[Directions for this task] Nothing should be output except the lines from the one containing "mesh.free()" through the one containing "low, high = Vector((1e9,)", both ends included, each repeated exactly.
★ ★ ★
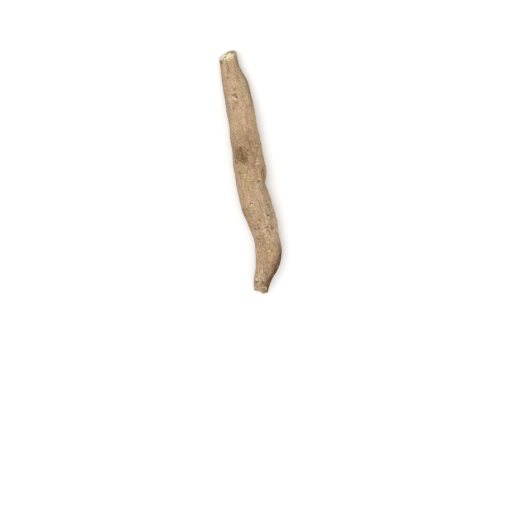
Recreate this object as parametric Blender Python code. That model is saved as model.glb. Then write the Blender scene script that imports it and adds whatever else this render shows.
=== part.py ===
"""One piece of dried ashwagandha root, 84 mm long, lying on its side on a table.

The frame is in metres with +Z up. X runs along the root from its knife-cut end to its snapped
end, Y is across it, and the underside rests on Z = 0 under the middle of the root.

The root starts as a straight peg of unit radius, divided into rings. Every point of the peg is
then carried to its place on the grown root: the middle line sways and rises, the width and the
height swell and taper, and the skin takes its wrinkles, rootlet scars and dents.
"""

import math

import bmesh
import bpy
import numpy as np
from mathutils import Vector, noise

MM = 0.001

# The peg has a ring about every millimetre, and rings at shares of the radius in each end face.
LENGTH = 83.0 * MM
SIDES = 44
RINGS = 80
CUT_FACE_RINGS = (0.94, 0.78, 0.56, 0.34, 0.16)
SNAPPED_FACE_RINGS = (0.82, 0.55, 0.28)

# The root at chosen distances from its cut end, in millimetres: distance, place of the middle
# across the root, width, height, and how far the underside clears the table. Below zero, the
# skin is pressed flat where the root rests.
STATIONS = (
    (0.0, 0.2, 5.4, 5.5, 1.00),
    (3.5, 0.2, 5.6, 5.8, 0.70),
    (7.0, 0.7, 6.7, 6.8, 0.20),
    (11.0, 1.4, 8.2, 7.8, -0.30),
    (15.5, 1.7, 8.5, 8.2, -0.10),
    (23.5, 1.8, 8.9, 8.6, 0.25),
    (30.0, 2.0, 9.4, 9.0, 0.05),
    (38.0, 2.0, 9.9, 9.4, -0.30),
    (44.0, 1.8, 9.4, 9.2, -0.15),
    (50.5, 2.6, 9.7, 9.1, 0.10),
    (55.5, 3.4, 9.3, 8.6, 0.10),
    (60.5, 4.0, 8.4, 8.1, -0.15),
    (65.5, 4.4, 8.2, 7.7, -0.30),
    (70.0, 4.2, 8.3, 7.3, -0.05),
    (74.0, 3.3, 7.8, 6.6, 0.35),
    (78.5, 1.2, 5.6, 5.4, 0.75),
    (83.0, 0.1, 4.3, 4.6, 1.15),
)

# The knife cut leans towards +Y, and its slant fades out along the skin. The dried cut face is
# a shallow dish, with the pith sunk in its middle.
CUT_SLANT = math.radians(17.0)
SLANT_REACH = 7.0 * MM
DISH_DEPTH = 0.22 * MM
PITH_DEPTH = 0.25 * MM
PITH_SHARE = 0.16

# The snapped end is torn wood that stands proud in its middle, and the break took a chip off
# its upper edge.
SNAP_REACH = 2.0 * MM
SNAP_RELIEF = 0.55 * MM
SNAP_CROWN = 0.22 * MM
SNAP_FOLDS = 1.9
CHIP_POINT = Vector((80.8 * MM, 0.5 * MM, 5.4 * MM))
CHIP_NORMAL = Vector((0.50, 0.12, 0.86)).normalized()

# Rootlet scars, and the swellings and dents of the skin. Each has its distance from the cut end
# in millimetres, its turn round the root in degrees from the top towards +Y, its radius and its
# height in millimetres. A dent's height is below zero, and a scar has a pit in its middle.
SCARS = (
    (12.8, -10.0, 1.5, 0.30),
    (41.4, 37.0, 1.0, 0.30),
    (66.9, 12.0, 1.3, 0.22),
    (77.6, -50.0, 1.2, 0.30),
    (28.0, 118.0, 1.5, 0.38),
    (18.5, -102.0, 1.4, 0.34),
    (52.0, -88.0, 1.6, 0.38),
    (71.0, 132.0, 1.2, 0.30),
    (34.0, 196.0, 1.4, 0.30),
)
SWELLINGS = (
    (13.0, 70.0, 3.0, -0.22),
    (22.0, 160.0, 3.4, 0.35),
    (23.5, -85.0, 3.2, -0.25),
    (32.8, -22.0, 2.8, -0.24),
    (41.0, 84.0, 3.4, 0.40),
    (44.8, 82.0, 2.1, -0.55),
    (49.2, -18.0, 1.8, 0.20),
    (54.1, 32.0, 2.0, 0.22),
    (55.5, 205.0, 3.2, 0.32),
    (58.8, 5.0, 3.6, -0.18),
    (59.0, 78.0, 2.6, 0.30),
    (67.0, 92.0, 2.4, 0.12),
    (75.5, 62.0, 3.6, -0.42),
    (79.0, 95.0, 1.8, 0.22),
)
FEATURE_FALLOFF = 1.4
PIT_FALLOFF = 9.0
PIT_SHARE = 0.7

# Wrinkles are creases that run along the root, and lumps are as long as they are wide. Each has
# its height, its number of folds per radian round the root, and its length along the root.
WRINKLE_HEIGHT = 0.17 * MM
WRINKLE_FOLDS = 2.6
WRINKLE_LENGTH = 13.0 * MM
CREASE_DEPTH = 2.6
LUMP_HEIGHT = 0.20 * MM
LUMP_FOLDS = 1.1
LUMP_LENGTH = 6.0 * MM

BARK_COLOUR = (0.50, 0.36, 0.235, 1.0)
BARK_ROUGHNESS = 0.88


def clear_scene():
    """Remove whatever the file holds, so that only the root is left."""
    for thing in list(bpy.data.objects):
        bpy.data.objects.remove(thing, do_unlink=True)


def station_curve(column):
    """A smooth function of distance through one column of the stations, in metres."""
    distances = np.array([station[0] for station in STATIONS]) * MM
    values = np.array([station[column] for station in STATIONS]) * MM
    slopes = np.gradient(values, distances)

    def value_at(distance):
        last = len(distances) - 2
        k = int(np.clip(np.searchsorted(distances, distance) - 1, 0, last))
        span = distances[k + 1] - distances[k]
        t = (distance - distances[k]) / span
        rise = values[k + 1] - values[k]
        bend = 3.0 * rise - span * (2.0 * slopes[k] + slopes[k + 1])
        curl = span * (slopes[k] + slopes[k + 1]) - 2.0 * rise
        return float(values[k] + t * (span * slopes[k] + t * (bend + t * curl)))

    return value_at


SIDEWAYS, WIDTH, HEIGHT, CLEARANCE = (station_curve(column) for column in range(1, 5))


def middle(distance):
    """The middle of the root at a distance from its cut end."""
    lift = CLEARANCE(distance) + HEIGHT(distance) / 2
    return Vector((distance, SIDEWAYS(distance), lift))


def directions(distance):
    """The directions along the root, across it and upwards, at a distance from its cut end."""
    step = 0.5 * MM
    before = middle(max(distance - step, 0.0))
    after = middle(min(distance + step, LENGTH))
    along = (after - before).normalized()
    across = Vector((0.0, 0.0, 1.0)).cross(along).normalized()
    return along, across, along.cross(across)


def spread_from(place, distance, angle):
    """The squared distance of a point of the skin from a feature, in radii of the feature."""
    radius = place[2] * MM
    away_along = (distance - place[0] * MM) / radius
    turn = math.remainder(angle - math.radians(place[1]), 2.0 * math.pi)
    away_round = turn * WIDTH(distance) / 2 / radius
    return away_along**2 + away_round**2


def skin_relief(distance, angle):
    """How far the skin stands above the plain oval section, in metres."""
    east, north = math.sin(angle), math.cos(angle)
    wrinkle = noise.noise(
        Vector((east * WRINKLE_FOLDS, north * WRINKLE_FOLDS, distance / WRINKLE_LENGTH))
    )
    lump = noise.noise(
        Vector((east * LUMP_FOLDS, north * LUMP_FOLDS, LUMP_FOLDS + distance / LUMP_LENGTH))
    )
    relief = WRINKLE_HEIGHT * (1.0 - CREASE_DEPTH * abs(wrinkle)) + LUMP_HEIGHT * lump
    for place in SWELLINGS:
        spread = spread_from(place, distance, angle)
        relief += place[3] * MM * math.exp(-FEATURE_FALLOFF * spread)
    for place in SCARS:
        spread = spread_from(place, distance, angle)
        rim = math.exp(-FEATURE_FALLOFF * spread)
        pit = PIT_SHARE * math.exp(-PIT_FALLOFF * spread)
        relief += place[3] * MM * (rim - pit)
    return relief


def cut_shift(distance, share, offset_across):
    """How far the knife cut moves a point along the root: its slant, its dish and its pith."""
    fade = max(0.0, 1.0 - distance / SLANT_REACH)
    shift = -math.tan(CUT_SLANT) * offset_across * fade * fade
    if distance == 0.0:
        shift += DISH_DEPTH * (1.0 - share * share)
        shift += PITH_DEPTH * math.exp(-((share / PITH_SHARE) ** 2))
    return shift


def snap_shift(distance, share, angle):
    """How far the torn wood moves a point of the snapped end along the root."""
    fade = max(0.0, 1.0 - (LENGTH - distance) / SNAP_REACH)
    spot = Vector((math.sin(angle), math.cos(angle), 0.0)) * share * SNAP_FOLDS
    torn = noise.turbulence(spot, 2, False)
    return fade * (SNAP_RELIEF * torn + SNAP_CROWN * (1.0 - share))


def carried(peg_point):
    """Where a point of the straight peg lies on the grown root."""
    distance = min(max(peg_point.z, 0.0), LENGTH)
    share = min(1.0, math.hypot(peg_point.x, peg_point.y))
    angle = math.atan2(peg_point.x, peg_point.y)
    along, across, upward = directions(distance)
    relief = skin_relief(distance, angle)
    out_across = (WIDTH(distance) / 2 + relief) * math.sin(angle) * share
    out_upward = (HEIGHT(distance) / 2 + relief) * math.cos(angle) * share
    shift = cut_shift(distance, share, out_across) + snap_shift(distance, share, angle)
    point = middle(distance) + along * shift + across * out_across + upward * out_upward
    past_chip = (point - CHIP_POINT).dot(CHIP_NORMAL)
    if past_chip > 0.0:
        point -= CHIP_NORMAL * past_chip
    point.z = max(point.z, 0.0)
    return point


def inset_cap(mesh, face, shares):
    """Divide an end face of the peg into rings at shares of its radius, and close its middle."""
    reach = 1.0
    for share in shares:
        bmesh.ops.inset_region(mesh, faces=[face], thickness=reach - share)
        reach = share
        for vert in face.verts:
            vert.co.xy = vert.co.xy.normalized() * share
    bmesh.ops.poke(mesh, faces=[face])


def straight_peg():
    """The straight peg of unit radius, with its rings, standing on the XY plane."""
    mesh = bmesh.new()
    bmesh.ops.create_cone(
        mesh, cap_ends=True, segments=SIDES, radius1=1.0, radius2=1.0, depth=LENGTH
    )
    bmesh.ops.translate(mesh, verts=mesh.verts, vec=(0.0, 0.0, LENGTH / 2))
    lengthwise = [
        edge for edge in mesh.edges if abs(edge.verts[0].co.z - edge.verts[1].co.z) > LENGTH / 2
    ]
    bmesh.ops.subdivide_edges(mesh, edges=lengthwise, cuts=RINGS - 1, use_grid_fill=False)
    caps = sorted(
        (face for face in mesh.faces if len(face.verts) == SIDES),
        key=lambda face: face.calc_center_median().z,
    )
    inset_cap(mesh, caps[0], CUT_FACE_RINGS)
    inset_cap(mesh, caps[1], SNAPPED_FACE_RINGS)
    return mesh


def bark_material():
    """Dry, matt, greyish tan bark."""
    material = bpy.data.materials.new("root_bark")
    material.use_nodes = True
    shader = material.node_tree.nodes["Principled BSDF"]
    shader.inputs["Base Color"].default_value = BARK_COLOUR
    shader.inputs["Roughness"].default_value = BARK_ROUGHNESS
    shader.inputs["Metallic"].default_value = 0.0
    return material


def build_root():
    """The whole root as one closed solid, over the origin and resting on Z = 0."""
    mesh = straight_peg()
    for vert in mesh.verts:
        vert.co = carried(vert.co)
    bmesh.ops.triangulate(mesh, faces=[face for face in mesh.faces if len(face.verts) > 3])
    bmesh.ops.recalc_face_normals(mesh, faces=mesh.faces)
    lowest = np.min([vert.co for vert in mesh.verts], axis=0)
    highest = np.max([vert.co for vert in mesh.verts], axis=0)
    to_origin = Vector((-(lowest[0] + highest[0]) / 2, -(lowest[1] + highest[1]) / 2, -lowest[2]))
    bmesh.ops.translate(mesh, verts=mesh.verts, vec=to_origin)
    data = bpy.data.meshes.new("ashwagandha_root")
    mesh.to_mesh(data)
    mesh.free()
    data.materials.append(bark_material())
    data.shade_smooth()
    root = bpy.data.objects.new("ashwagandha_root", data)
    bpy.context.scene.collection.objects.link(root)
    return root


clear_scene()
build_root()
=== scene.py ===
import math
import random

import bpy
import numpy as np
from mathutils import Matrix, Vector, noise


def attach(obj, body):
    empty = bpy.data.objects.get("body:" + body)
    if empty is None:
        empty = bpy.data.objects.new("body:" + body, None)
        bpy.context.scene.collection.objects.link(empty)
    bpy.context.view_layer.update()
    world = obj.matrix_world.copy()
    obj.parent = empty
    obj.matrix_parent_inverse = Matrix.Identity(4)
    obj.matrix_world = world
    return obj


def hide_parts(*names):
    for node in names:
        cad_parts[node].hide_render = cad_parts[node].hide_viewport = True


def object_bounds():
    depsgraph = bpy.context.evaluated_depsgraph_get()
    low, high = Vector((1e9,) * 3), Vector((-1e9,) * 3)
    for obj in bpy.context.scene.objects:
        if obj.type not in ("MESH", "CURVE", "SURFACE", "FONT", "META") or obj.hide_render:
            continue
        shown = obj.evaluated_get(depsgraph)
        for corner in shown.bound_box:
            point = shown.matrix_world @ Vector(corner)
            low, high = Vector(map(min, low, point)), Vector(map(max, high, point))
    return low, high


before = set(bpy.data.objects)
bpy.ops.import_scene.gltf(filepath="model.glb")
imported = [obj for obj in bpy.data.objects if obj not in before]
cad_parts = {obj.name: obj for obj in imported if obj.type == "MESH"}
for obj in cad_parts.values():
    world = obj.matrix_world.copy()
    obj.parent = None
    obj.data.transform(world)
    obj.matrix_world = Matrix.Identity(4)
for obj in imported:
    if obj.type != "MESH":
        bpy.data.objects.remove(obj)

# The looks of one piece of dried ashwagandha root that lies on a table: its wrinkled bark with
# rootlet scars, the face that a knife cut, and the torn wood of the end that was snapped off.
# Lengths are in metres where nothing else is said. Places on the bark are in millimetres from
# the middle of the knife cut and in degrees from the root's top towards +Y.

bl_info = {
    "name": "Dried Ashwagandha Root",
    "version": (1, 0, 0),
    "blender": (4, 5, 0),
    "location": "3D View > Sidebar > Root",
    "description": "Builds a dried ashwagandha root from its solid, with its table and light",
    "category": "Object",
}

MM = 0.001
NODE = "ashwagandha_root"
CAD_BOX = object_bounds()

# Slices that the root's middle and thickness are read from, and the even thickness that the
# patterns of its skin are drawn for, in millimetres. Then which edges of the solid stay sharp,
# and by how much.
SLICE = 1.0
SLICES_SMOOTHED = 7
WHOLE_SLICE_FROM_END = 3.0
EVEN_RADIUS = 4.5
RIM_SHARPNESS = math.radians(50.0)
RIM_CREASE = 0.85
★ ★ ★
[Correct result]
    mesh.free()
    data.materials.append(bark_material())
    data.shade_smooth()
    root = bpy.data.objects.new("ashwagandha_root", data)
    bpy.context.scene.collection.objects.link(root)
    return root


clear_scene()
build_root()
=== scene.py ===
import math
import random

import bpy
import numpy as np
from mathutils import Matrix, Vector, noise


def attach(obj, body):
    empty = bpy.data.objects.get("body:" + body)
    if empty is None:
        empty = bpy.data.objects.new("body:" + body, None)
        bpy.context.scene.collection.objects.link(empty)
    bpy.context.view_layer.update()
    world = obj.matrix_world.copy()
    obj.parent = empty
    obj.matrix_parent_inverse = Matrix.Identity(4)
    obj.matrix_world = world
    return obj


def hide_parts(*names):
    for node in names:
        cad_parts[node].hide_render = cad_parts[node].hide_viewport = True


def object_bounds():
    depsgraph = bpy.context.evaluated_depsgraph_get()
    low, high = Vector((1e9,) * 3), Vector((-1e9,) * 3)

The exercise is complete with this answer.